While the above tasks will help many as we move forward, my advice to all companies now is different. Much of this current business environment will be short lived, but some aspects will not return to how they were, whether because companies and employees want to be safe, the fact they now know telecommuting can work, or just as a result of the reduction in disposable income.

We were forced to embrace technology that will now be integral to the new normal. People used to talk about the cloud but not use it to its full potential; the use of remote computing for many was “a nice to have.” Now it is a requirement.
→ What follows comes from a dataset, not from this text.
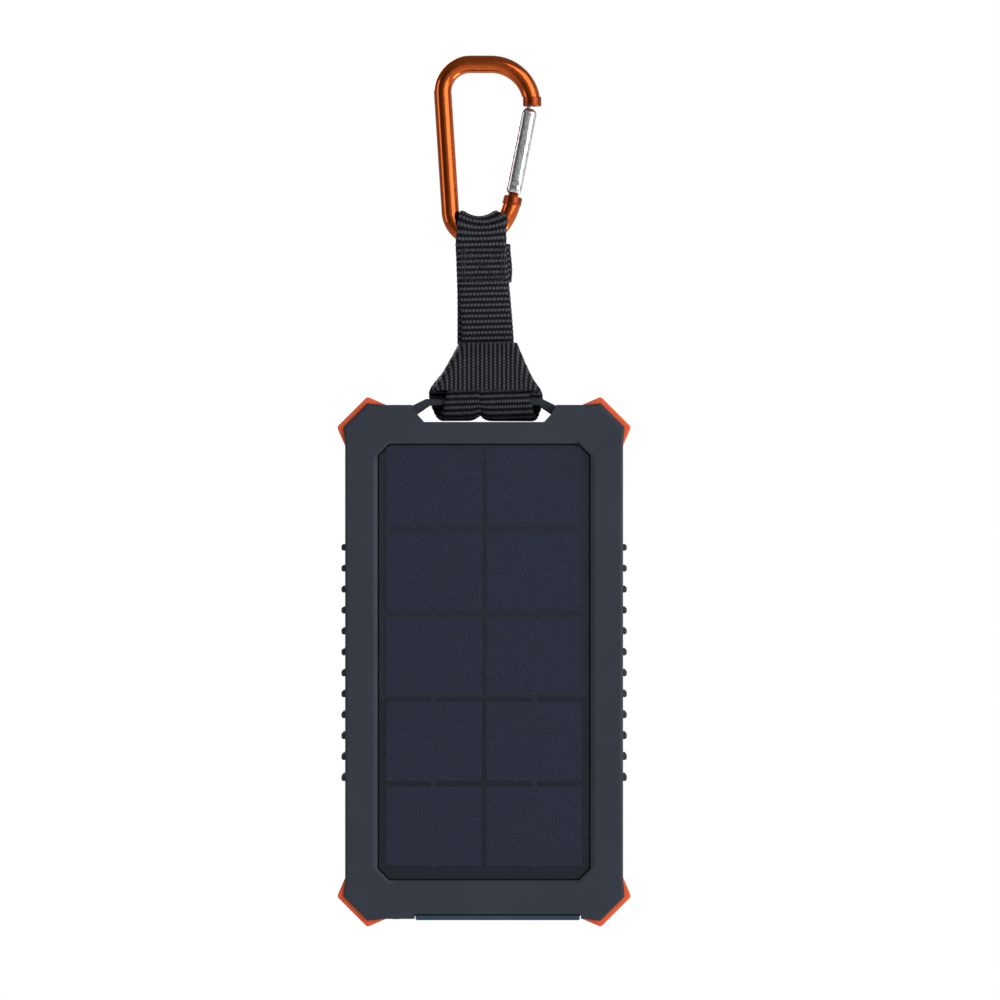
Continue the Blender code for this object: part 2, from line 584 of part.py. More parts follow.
def build_case_trim():
    """Seal, corner bumpers and rear screws."""
    plate("case_seal", seal_outline(-0.4 * MM), SPLIT + GAP / 2, SPLIT + 1.2 * MM, "Y", RUBBER,
          [seal_outline(0.4 * MM)])
    half_bumper = [(11.4, 1.9), (11.4, 0), (6.9, -1.95), (6.3, -2.1), (5.8, -1.95)]
    points = half_bumper + [(b, a) for a, b in reversed(half_bumper)] + [(1.9, 8.0), (8.0, 1.9)]
    for name, (right, top) in CORNERS.items():
        outline = corner_points(right, top, points)
        bumper = plate(f"bumper_{name}", outline, -7.6 * MM, 7.6 * MM, "Y", BUMPER_ORANGE)
        round_outline(bumper, -7.6 * MM, 0.35 * MM, 1)
    for i, (x, z) in enumerate(screw_places()):
        screw = rod(f"case_screw_{i + 1}", (x, -3.0 * MM, z), (x, 8.0 * MM, z), SCREW_R, STEEL, 10)
        head = rod(f"screw_head_{i}", (x, 7.75 * MM, z), (x, 8.85 * MM, z), HEAD_R, None, 16, 1.7 * MM)
        combine(screw, [head], "UNION")
        for turn in (0, math.pi / 2):
            place = Matrix.Translation((x, 0, z)) @ Matrix.Rotation(turn, 4, "Y")
            cross = box(f"drive_{i}", (-1.1 * MM, 1.1 * MM), (8.2 * MM, 10 * MM),
                        (-0.22 * MM, 0.22 * MM), None, 0, 1, place)
            combine(screw, [cross])


# Solar panel ----------------------------------------------------------------


def build_panel():
    edge = -0.45 * MM
    plate("panel_cover", window_outline(edge), -8.4 * MM, -7.8 * MM, "Y", PANEL_FILM)
    plate("panel_board", window_outline(edge), -6.5 * MM, -5.9 * MM, "Y", LAMINATE)
    for row in range(5):
        for column in (0, 1):
            side = column * 2 - 1
            inner = side * CELL_GAP_X / 2
            x = sorted((inner, inner + side * CELL_W))
            top = CELL_TOP - row * (CELL_H + CELL_GAP_Z)
            box(f"solar_cell_{row * 2 + column + 1}", x, (-7.5 * MM, -7.25 * MM), (top - CELL_H, top), SILICON)
    # Flat copper strips behind the cells, one down each column.
    for name, x in (("tabbing_left", -14 * MM), ("tabbing_right", 14 * MM)):
        box(name, (x - 0.8 * MM, x + 0.8 * MM), (-6.95 * MM, -6.8 * MM),
            (CASE_MID - 57 * MM, CASE_MID + 57 * MM), COPPER)


# Battery and electronics ----------------------------------------------------


def build_battery():
    top = CASE_TOP - 10 * MM
    for name, x in (("battery_cell_left", (-29.3, -0.6)), ("battery_cell_right", (0.6, 29.3))):
        box(name, (x[0] * MM, x[1] * MM), (-4.2 * MM, 3.6 * MM), (top - 90 * MM, top), POUCH, 1.2 * MM, 2)
    box("battery_foam", (-25 * MM, 25 * MM), (-5.5 * MM, -4.55 * MM), (top - 84 * MM, top - 6 * MM), FOAM)
    box("battery_board", (-12 * MM, 12 * MM), (4.2 * MM, 5.0 * MM), (top - 88 * MM, top - 78 * MM),
        BOARD_GREEN)


def build_electronics():
    low, high = BOARD_Z
    outline = mirrored([(30 * MM, high), (30 * MM, low + 5.8 * MM), (24.2 * MM, low)])
    board = plate("main_board", outline, *BOARD_Y, "Y", BOARD_GREEN)
    face = BOARD_Y[0] - 0.3 * MM
    for i, x in enumerate(USB_A_X):
        shell = box(f"usb_socket_{i + 1}", (x - 6.6 * MM, x + 6.6 * MM),
                    (PORT_Y - 3.35 * MM, PORT_Y + 3.35 * MM), (low, low + 13.5 * MM), STEEL)
        hollow = box(f"usb_hollow_{i}", (x - 6.1 * MM, x + 6.1 * MM),
                     (PORT_Y - 2.6 * MM, PORT_Y + 2.6 * MM), (low - 1 * MM, low + 12 * MM))
        tongue = box(f"usb_tongue_{i}", (x - 5.3 * MM, x + 5.3 * MM),
                     (PORT_Y + 0.1 * MM, PORT_Y + 1.9 * MM), (low + 2 * MM, low + 12.6 * MM))
        combine(shell, [hollow])
        combine(shell, [tongue], "UNION")
    micro = box("micro_usb_socket", (MICRO_X - 3.8 * MM, MICRO_X + 3.8 * MM), (PORT_Y - 1.5 * MM, face),
                (low, low + 5.6 * MM), STEEL)
    hollow = box("micro_hollow", (MICRO_X - 3.4 * MM, MICRO_X + 3.4 * MM),
                 (PORT_Y - 1.1 * MM, PORT_Y + 0.9 * MM), (low - 1 * MM, low + 4.6 * MM))
    combine(micro, [hollow])
    notch = box("board_notch", (BUTTON_X - 3.5 * MM, BUTTON_X + 3.5 * MM), (0, 9 * MM),
                (low - 1 * MM, low + 1.5 * MM))
    combine(board, [notch])
    switch = box("button_switch", (BUTTON_X - 2.2 * MM, BUTTON_X + 2.2 * MM), (BUTTON_Y - 1.8 * MM, face),
                 (low + 3.6 * MM, low + 7.2 * MM), CHIP_BLACK)
    stem = rod("switch_stem", (BUTTON_X, BUTTON_Y, low + STEM_LOW), (BUTTON_X, BUTTON_Y, low + 4.0 * MM),
               0.8 * MM, None, 10)
    combine(switch, [stem], "UNION")
    coil_z = low + 24 * MM
    rod("inductor", (-6 * MM, face, coil_z), (-6 * MM, face - 4 * MM, coil_z), 4 * MM, CHIP_BLACK, 16)
    chip_y = (face - 1 * MM, face)
    box("charge_controller", (4 * MM, 11 * MM), chip_y, (low + 20 * MM, low + 27 * MM), CHIP_BLACK)
    box("boost_controller", (16 * MM, 21 * MM), chip_y, (low + 18 * MM, low + 23 * MM), CHIP_BLACK)
    pipe = box("light_pipe", (LED_X[0] - 2 * MM, LED_X[-1] + 2 * MM), (5.75 * MM, 6.7 * MM),
               (LED_Z - 1.6 * MM, LED_Z + 1.6 * MM), LAMP)
    for i, x in enumerate(LED_X):
        pip = rod(f"pip_{i}", (x, 6.2 * MM, LED_Z), (x, 8.9 * MM, LED_Z), 0.9 * MM, None, 12)
        combine(pipe, [pip], "UNION")
        box(f"status_led_{i + 1}", (x - 0.8 * MM, x + 0.8 * MM),
            (BOARD_Y[1] + GAP, BOARD_Y[1] + 0.85 * MM), (LED_Z - 0.5 * MM, LED_Z + 0.5 * MM), LAMP)
    panel_route = [
        (24, -5.2, 40.3), (24, -3.6, 40.2), (24, -1, 40), (24, 1.2, 39), (24, 2.2, 37), (24, 2.5, 34),
    ]
    battery_route = [(9, 4.6, 43.9), (9, 4.8, 42), (9.2, 5.5, 40), (9.4, 5.6, 36), (9.4, 5.5, 33)]
    leads = (("panel_lead", RED_LEAD, panel_route), ("battery_lead", BLACK_LEAD, battery_route))
    for name, material, route in leads:
        tube(name, [Vector((x * MM, y * MM, CASE_BOTTOM + z * MM)) for x, y, z in route], 0.5 * MM, material, 1)


def build_port_cover():
    """Rubber cover over the ports. It turns about its rear edge, and three plugs hold it shut."""
    y = (-8.9 * MM, COVER_AXIS.y + 0.7 * MM)
    z = (CASE_BOTTOM - 0.3 * MM, CASE_BOTTOM + COVER_RECESS - GAP)
    cover = box("port_cover", COVER_X, y, z, RUBBER, 0.3 * MM, 1)
    plugs = [(x, 5.9 * MM, 2.2 * MM) for x in USB_A_X] + [(MICRO_X, 3.3 * MM, 1.2 * MM)]
    for i, (x, half_w, half_y) in enumerate(plugs):
        plug = box(f"plug_{i}", (x - half_w, x + half_w), (PORT_Y - half_y, PORT_Y + half_y),
                   (CASE_BOTTOM + 0.5 * MM, CASE_BOTTOM + 2.4 * MM), None, 0.3 * MM, 1)
        combine(cover, [plug], "UNION")


def build_power_button():
    x = (BUTTON_X - BUTTON_HALF_X, BUTTON_X + BUTTON_HALF_X)
    y = (BUTTON_Y - BUTTON_HALF_Y, BUTTON_Y + BUTTON_HALF_Y)
    button = box("power_button", x, y, (CASE_BOTTOM - 0.4 * MM, CASE_BOTTOM + 5.2 * MM), CHIP_BLACK,
                 0.5 * MM, 2)
    flange = box("button_flange", (x[0] - 0.8 * MM, x[1] + 0.8 * MM), (y[0] - 0.8 * MM, y[1] + 0.8 * MM),
                 (CASE_BOTTOM + BOTTOM_WALL + 0.3 * MM, CASE_BOTTOM + BOTTOM_WALL + 1.1 * MM))
    combine(button, [flange], "UNION")


# Assembly -------------------------------------------------------------------


def hang(names, axis_name, place, above=None):
    """Parents the named sub-parts to an empty on their joint's axis."""
    axis = bpy.data.objects.new(axis_name, None)
    axis.location = place
    axis.empty_display_size = 5 * MM
    bpy.context.scene.collection.objects.link(axis)
    if above is not None:
        axis.parent = above
        axis.matrix_parent_inverse = Matrix.Translation(-above.matrix_world.translation)
    for name in names:
        child = bpy.data.objects[name]
        child.parent = axis
        child.matrix_parent_inverse = Matrix.Translation(-Vector(place))
    bpy.context.view_layer.update()
    return axis


build_carabiner_body()
build_gate()
build_strap()
build_front_shell()
build_rear_cover()
build_case_trim()
build_panel()
build_battery()
build_electronics()
build_port_cover()
build_power_button()

gate_names = ["gate", "gate_plunger", "gate_spring"]
strap_names = ["strap_webbing", "strap_stitching"]
bottom_names = ["port_cover", "power_button"]
held_names = ["carabiner_body", "gate_rivet", *gate_names, *strap_names, *bottom_names]
case_names = [part.name for part in parts.objects if part.name not in held_names]
hang(gate_names, "gate_axis", GATE_PIVOT)
strap_axis = hang(strap_names, "strap_swing_axis", SWING_AXIS)
case_axis = hang(case_names, "case_swing_axis", BAR_AXIS, strap_axis)
hang(["port_cover"], "port_cover_axis", COVER_AXIS, case_axis)
hang(["power_button"], "power_button_axis", (BUTTON_X, BUTTON_Y, CASE_BOTTOM), case_axis)
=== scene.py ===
import json
import math

import bpy
import numpy as np
from mathutils import Matrix, Vector


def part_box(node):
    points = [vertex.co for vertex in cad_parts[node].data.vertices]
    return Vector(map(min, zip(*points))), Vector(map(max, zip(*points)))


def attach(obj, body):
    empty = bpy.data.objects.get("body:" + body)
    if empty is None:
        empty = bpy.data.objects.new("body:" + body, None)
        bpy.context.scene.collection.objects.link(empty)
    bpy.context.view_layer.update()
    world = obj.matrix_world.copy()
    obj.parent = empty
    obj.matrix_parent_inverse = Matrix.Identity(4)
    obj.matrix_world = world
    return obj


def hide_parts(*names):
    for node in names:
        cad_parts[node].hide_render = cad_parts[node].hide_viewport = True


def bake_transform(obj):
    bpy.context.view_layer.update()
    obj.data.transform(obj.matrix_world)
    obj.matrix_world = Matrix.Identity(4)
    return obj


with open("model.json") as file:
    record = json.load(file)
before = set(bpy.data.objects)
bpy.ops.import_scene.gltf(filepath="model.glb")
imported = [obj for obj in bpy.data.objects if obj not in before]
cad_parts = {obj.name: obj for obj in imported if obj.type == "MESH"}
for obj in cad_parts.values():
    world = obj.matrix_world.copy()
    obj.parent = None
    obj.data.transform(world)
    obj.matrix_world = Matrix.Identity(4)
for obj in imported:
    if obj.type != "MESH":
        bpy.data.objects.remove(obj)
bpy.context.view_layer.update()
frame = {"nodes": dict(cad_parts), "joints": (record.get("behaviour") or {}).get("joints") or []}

bpy.ops.object.select_all(action="DESELECT")

# Studio ---------------------------------------------------------------------
# A plain pale floor below the hanging charger and an even white surround. One large soft
# light stands high on the right, with smaller ones on the left, below and behind. The
# camera is level with the middle of the charger and looks straight at its panel.

MM = 0.001
CAMERA_DISTANCE, VIEW_WIDTH = 2.0, 0.2774
FLOOR_R, FLOOR_DROP, HAZE_FROM = 0.19, 60 * MM, 0.04
WHITE = (1, 1, 1, 1)
case_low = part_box("front_shell")[0].z
middle = Vector((4.4, -5, -118.7)) * MM

bpy.ops.object.camera_add(
    location=middle - Vector((0, CAMERA_DISTANCE, 0)), rotation=(math.pi / 2, 0, 0)
)
camera = bpy.context.object
camera.data.sensor_width = 36
camera.data.lens = camera.data.sensor_width * CAMERA_DISTANCE / VIEW_WIDTH
camera.data.clip_start = 0.01
bpy.context.scene.camera = camera
bpy.context.scene.view_settings.view_transform = "Standard"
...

We need to make sure remote solutions, going forward, address potential cyber security issues and have the bandwidth required for many GIS applications.

There will be the immediate needs such as:

  • Determining from where employees come, and how working remotely and other possible changes in commuting patterns, affect operations. I recently had a client ask me to provide all office addresses in Manhattan that are within walking distance of Penn Station or Grand Central Station. Employees may tolerate riding on a commuter railroad, but they are concerned with subway travel.

  • Choosing between employees and consultants. Do you need in-house staff to perform the analysis or can you farm it out? Right now, companies are looking to use existing employees to perform spatial and analytical tasks partially due to the fact they want to avoid laying off people, and partially due to the fact that much of the federal bailout money is earmarked toward maintaining employees. As funding evaporates, companies must become more efficient with resources to accomplish necessary tasks.

Companies should take this opportunity to get their data housekeeping done. It is a challenge for all businesses regardless of how they are affected by COVID-19. Here are some areas that can always use improvement:

  • Spend time reviewing corporate data quality and governance now so your data is good enough to make decisions with it.
  • Your real-time data will be your best asset as business increases.
  • Companies must analyze their own data as they emerge from COVID-19, as it will take some time before trends start to emerge from business or consumer reported data.
  • Depending on your market, historical information such as consumer expenditure and market potential will be problematic due to changes in spending habits and commuting patterns. Internal corporate data will be more important than historical consumer data.
  • Are you adding the necessary location intelligence to your data?
  • Enhance your data where possible. I had a cable company come to me years ago wanting some data about their customers. I asked them why they didn’t ask their customers directly. They had almost 75% market penetration, which is much better than any survey information. They offered a dollar off a pay-per-view to survey respondents and spent less than the cost to have a data append done, with more relevant information.
  • Businesses should use this time to look at their analytics platforms to make sure they are ready for the heavy lifting to come.
  • Are all your systems integrated?
  • Spend the time to make sure you have spatially enabled your enterprise so the entire company can leverage the asset.
  • Can you get real-time information out and make data-driven decisions?
  • Is your modeling approach still valid or do you need to add some information?
  • Minimize seat of the pants reactions and gut feelings.

Now, while companies are determining the impact of COVID-19, waiting for their markets to open and trying to understand federal bailout money, they can increase the chances of making correct, timely decisions going forward.

Also, do not forget to do a postmortem on your response to COVID-19 over the last few months and use the knowledge gained as part of your business continuity plan going forward. This will not only prepare you for post COVID-19 but will have you ready for the next major business disruption.